Source data |
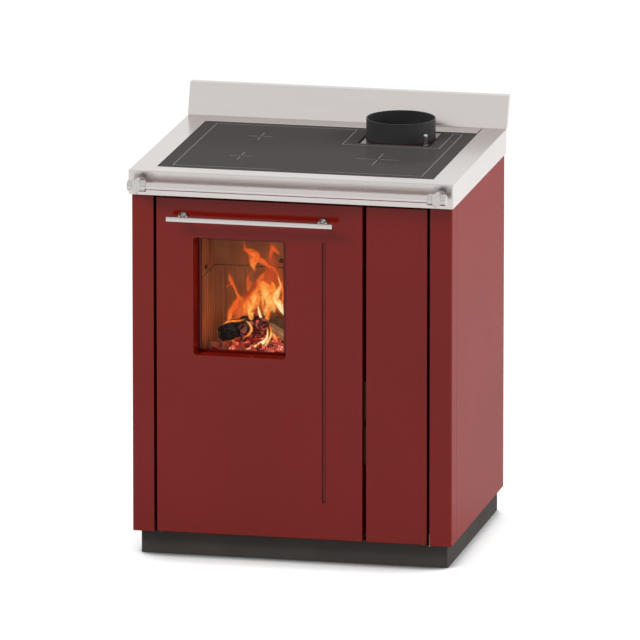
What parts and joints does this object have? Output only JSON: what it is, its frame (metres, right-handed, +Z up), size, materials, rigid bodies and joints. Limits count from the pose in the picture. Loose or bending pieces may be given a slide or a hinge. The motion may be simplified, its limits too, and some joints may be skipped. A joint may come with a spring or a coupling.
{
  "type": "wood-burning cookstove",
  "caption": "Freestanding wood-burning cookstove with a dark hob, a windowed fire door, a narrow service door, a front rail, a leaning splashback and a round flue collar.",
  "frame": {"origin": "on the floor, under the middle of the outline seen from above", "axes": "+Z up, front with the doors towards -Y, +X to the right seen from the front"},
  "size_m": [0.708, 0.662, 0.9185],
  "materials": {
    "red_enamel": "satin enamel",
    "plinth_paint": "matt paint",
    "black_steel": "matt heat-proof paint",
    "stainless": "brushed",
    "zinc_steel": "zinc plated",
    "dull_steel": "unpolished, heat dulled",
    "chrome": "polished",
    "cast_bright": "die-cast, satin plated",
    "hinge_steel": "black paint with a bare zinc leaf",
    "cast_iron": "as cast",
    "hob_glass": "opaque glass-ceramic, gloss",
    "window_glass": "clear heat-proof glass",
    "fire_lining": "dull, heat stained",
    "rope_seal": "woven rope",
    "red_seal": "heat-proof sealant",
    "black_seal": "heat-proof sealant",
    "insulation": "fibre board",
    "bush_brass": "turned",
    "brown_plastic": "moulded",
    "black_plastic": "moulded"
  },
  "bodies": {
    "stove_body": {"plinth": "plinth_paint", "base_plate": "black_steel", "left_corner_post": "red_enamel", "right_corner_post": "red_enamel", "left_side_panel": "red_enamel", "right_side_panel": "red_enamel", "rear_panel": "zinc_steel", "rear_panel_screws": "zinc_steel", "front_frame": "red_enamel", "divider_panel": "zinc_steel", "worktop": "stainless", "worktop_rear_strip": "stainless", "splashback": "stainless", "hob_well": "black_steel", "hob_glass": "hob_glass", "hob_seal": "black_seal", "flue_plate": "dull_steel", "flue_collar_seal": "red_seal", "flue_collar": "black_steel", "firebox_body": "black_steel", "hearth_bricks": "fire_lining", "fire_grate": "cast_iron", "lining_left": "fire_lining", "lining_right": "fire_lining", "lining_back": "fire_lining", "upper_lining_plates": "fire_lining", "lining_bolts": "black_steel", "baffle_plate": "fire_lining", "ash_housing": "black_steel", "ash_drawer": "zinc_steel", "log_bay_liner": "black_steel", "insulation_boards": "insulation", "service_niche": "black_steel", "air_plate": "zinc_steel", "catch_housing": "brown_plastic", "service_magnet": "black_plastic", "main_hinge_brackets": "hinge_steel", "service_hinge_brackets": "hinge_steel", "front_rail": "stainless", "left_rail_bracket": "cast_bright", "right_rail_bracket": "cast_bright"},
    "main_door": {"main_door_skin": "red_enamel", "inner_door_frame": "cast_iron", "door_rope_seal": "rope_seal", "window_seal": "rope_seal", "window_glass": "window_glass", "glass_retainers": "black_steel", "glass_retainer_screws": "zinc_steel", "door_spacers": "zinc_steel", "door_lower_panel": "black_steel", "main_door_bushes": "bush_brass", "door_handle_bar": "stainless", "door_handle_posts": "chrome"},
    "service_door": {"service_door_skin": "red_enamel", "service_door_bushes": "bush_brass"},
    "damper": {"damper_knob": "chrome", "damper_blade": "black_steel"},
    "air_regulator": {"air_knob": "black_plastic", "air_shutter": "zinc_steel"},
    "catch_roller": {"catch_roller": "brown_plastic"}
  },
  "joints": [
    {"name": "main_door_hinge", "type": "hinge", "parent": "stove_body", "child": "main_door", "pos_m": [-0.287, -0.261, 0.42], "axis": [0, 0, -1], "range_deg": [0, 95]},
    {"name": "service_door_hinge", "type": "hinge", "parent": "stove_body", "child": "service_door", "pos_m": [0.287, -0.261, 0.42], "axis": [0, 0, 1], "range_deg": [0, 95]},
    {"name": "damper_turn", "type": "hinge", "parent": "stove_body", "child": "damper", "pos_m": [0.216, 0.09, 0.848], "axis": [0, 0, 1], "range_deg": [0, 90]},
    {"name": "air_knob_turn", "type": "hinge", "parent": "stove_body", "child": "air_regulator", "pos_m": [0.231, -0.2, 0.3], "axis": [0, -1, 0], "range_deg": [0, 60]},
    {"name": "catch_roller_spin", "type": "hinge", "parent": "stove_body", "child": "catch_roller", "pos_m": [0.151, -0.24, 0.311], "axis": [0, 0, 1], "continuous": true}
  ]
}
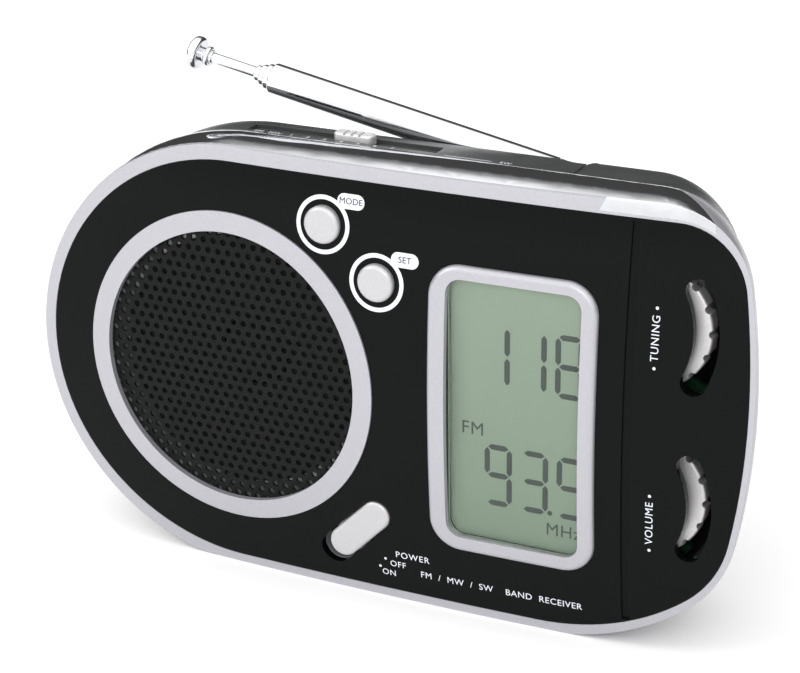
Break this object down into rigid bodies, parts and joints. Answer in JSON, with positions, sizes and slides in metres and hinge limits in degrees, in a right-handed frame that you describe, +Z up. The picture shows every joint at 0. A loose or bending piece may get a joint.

Exercise objective | Set down all of the entries exactly, please.

Completed task |
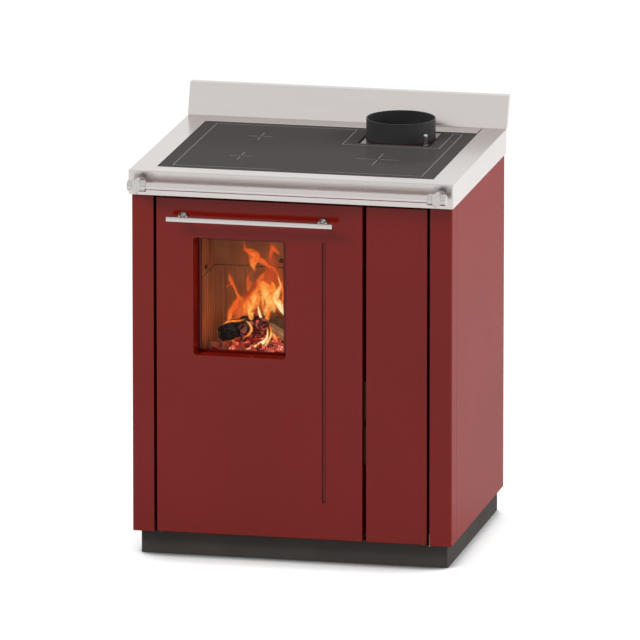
What parts and joints does this object have? Output only JSON: what it is, its frame (metres, right-handed, +Z up), size, materials, rigid bodies and joints. Limits count from the pose in the picture. Loose or bending pieces may be given a slide or a hinge. The motion may be simplified, its limits too, and some joints may be skipped. A joint may come with a spring or a coupling.
{
  "type": "wood-burning cookstove",
  "caption": "Freestanding wood-burning cookstove with a dark hob, a windowed fire door, a narrow service door, a front rail, a leaning splashback and a round flue collar.",
  "frame": {"origin": "on the floor, under the middle of the outline seen from above", "axes": "+Z up, front with the doors towards -Y, +X to the right seen from the front"},
  "size_m": [0.708, 0.662, 0.9185],
  "materials": {
    "red_enamel": "satin enamel",
    "plinth_paint": "matt paint",
    "black_steel": "matt heat-proof paint",
    "stainless": "brushed",
    "zinc_steel": "zinc plated",
    "dull_steel": "unpolished, heat dulled",
    "chrome": "polished",
    "cast_bright": "die-cast, satin plated",
    "hinge_steel": "black paint with a bare zinc leaf",
    "cast_iron": "as cast",
    "hob_glass": "opaque glass-ceramic, gloss",
    "window_glass": "clear heat-proof glass",
    "fire_lining": "dull, heat stained",
    "rope_seal": "woven rope",
    "red_seal": "heat-proof sealant",
    "black_seal": "heat-proof sealant",
    "insulation": "fibre board",
    "bush_brass": "turned",
    "brown_plastic": "moulded",
    "black_plastic": "moulded"
  },
  "bodies": {
    "stove_body": {"plinth": "plinth_paint", "base_plate": "black_steel", "left_corner_post": "red_enamel", "right_corner_post": "red_enamel", "left_side_panel": "red_enamel", "right_side_panel": "red_enamel", "rear_panel": "zinc_steel", "rear_panel_screws": "zinc_steel", "front_frame": "red_enamel", "divider_panel": "zinc_steel", "worktop": "stainless", "worktop_rear_strip": "stainless", "splashback": "stainless", "hob_well": "black_steel", "hob_glass": "hob_glass", "hob_seal": "black_seal", "flue_plate": "dull_steel", "flue_collar_seal": "red_seal", "flue_collar": "black_steel", "firebox_body": "black_steel", "hearth_bricks": "fire_lining", "fire_grate": "cast_iron", "lining_left": "fire_lining", "lining_right": "fire_lining", "lining_back": "fire_lining", "upper_lining_plates": "fire_lining", "lining_bolts": "black_steel", "baffle_plate": "fire_lining", "ash_housing": "black_steel", "ash_drawer": "zinc_steel", "log_bay_liner": "black_steel", "insulation_boards": "insulation", "service_niche": "black_steel", "air_plate": "zinc_steel", "catch_housing": "brown_plastic", "service_magnet": "black_plastic", "main_hinge_brackets": "hinge_steel", "service_hinge_brackets": "hinge_steel", "front_rail": "stainless", "left_rail_bracket": "cast_bright", "right_rail_bracket": "cast_bright"},
    "main_door": {"main_door_skin": "red_enamel", "inner_door_frame": "cast_iron", "door_rope_seal": "rope_seal", "window_seal": "rope_seal", "window_glass": "window_glass", "glass_retainers": "black_steel", "glass_retainer_screws": "zinc_steel", "door_spacers": "zinc_steel", "door_lower_panel": "black_steel", "main_door_bushes": "bush_brass", "door_handle_bar": "stainless", "door_handle_posts": "chrome"},
    "service_door": {"service_door_skin": "red_enamel", "service_door_bushes": "bush_brass"},
    "damper": {"damper_knob": "chrome", "damper_blade": "black_steel"},
    "air_regulator": {"air_knob": "black_plastic", "air_shutter": "zinc_steel"},
    "catch_roller": {"catch_roller": "brown_plastic"}
  },
  "joints": [
    {"name": "main_door_hinge", "type": "hinge", "parent": "stove_body", "child": "main_door", "pos_m": [-0.287, -0.261, 0.42], "axis": [0, 0, -1], "range_deg": [0, 95]},
    {"name": "service_door_hinge", "type": "hinge", "parent": "stove_body", "child": "service_door", "pos_m": [0.287, -0.261, 0.42], "axis": [0, 0, 1], "range_deg": [0, 95]},
    {"name": "damper_turn", "type": "hinge", "parent": "stove_body", "child": "damper", "pos_m": [0.216, 0.09, 0.848], "axis": [0, 0, 1], "range_deg": [0, 90]},
    {"name": "air_knob_turn", "type": "hinge", "parent": "stove_body", "child": "air_regulator", "pos_m": [0.231, -0.2, 0.3], "axis": [0, -1, 0], "range_deg": [0, 60]},
    {"name": "catch_roller_spin", "type": "hinge", "parent": "stove_body", "child": "catch_roller", "pos_m": [0.151, -0.24, 0.311], "axis": [0, 0, 1], "continuous": true}
  ]
}
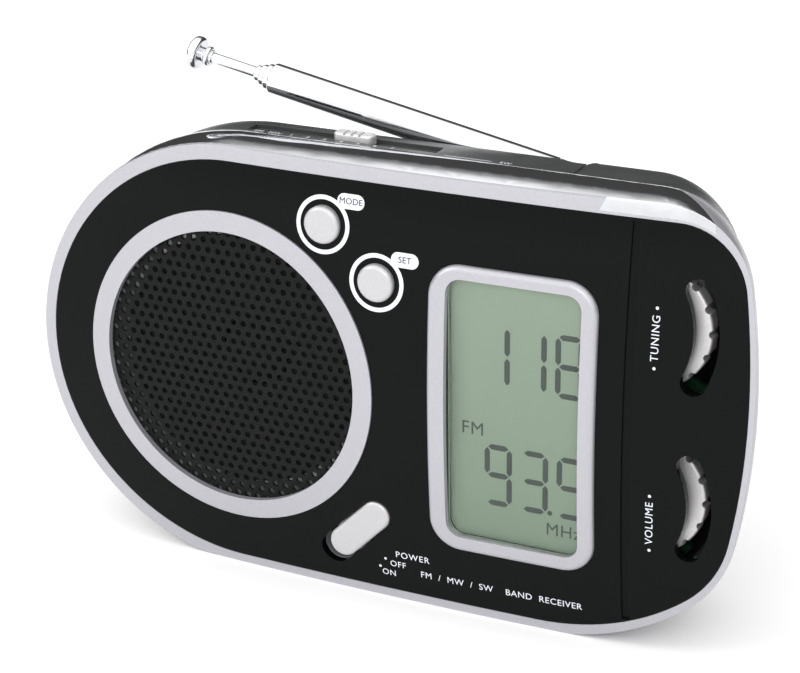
Break this object down into rigid bodies, parts and joints. Answer in JSON, with positions, sizes and slides in metres and hinge limits in degrees, in a right-handed frame that you describe, +Z up. The picture shows every joint at 0. A loose or bending piece may get a joint.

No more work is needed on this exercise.